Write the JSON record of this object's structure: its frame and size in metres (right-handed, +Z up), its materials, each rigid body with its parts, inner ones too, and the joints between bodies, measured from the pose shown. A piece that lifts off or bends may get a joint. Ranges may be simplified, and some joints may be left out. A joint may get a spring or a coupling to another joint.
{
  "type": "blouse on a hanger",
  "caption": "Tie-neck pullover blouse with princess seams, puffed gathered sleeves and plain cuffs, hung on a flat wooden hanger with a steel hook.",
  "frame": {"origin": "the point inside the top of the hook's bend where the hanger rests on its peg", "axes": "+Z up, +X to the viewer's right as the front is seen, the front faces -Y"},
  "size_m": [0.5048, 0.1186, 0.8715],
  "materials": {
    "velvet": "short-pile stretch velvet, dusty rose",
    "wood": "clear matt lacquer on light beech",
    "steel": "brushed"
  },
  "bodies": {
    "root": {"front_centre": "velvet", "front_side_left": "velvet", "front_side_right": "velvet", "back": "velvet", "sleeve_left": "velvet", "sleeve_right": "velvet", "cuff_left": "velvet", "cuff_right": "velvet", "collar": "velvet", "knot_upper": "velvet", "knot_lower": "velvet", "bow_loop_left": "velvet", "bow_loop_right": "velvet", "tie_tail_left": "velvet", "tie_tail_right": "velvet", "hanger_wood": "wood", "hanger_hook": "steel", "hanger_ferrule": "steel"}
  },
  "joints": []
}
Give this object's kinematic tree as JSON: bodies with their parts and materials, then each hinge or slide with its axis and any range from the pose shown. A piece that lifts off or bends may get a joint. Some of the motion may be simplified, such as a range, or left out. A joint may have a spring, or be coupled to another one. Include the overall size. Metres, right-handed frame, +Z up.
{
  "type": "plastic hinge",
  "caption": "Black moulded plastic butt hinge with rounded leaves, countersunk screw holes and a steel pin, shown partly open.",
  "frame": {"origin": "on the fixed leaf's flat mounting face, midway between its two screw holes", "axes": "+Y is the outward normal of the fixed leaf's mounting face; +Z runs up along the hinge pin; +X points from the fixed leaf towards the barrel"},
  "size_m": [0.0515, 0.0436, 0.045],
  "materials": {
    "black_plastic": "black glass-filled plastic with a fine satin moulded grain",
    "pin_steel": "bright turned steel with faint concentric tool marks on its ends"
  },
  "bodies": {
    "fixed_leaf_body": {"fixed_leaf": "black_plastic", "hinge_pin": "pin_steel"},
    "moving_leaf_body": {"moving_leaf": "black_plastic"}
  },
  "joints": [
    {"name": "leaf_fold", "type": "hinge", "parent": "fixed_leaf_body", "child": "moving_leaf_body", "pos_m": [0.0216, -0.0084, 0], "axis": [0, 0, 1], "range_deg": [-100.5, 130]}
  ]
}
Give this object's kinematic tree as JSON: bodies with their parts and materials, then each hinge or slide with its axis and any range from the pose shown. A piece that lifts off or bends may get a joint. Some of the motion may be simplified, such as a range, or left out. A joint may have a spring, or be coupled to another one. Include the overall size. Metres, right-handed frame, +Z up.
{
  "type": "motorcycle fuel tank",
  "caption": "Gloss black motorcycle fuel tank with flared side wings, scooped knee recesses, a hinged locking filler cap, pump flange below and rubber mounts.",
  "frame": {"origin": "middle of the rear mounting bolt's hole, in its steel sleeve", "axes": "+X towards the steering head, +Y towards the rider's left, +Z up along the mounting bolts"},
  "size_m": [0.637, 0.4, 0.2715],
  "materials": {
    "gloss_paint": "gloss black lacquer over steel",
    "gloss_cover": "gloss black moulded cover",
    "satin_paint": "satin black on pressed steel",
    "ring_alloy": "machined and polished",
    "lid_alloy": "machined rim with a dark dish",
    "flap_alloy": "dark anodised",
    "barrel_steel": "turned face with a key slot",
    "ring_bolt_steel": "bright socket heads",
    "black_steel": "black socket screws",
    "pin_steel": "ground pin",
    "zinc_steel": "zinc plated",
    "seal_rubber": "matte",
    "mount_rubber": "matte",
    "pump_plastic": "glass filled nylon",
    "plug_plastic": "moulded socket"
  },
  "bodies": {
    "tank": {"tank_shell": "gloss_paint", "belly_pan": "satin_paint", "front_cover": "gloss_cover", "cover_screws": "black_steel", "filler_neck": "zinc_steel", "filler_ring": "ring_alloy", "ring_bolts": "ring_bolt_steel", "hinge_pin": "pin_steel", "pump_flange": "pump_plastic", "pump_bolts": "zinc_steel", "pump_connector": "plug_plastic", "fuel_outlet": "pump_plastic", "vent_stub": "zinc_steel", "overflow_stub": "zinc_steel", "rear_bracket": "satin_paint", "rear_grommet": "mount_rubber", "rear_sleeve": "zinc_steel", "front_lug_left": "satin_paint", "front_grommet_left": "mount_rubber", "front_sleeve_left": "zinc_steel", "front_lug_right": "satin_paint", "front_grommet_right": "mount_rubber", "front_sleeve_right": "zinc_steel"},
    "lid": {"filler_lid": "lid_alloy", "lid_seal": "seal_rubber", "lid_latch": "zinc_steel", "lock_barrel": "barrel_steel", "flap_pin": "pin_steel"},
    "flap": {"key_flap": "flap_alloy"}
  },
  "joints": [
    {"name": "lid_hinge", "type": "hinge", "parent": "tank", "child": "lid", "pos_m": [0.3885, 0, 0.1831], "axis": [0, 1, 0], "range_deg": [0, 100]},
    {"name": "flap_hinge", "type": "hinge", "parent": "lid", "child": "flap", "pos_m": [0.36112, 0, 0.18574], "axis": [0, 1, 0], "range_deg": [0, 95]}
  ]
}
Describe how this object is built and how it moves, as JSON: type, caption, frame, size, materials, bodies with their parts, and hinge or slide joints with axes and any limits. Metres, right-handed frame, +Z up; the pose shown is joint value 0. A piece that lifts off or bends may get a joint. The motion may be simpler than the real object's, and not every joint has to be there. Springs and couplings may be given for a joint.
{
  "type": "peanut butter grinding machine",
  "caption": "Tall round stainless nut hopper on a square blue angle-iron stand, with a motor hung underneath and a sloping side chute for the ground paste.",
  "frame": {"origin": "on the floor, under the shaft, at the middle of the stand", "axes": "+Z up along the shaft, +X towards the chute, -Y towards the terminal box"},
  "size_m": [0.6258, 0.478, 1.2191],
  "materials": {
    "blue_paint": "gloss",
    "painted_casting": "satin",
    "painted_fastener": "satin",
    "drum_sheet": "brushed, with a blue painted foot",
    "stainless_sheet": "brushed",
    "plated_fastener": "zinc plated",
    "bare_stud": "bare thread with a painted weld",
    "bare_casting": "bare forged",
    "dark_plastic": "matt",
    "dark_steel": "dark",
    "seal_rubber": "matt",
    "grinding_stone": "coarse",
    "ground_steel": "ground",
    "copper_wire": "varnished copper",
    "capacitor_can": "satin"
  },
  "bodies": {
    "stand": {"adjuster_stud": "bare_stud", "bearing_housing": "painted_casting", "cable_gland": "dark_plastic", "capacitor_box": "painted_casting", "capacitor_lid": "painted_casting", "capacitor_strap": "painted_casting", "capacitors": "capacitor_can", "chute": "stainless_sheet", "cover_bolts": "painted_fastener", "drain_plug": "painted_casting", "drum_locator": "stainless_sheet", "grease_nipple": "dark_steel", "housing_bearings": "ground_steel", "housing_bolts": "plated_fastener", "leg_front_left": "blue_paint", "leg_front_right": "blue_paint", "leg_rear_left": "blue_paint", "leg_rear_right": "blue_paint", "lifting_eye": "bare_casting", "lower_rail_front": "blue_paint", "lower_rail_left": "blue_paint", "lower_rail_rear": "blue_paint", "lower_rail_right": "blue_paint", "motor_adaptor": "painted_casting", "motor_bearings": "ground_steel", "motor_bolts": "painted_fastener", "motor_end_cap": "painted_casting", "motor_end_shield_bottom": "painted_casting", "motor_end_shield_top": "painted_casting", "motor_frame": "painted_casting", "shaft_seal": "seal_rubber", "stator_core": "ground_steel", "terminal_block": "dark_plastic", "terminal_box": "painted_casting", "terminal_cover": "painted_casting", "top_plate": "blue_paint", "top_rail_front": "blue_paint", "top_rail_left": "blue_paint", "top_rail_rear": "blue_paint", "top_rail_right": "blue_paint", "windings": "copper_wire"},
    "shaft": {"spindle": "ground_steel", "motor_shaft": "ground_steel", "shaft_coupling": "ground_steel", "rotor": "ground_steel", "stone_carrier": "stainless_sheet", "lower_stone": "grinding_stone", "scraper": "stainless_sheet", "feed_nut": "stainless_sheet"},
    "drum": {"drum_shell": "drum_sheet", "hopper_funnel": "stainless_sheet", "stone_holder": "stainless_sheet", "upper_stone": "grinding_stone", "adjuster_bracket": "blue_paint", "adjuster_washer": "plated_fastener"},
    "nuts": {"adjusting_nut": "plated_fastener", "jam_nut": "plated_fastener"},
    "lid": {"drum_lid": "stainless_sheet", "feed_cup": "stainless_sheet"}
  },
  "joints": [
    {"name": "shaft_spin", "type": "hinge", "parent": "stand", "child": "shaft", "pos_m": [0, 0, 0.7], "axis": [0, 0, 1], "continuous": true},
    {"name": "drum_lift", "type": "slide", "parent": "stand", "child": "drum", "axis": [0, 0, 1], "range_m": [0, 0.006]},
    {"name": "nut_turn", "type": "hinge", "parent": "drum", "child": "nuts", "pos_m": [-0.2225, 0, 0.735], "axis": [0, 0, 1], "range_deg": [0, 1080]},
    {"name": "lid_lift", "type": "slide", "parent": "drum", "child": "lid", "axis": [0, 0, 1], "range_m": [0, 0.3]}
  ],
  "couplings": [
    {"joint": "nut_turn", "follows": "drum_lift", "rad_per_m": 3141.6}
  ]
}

= = = = =

Goal » Copy each line of the listing that holds the word "between".

Final answer »
Write the JSON record of this object's structure: its frame and size in metres (right-handed, +Z up), its materials, each rigid body with its parts, inner ones too, and the joints between bodies, measured from the pose shown. A piece that lifts off or bends may get a joint. Ranges may be simplified, and some joints may be left out. A joint may get a spring or a coupling to another joint.
  "frame": {"origin": "on the fixed leaf's flat mounting face, midway between its two screw holes", "axes": "+Y is the outward normal of the fixed leaf's mounting face; +Z runs up along the hinge pin; +X points from the fixed leaf towards the barrel"},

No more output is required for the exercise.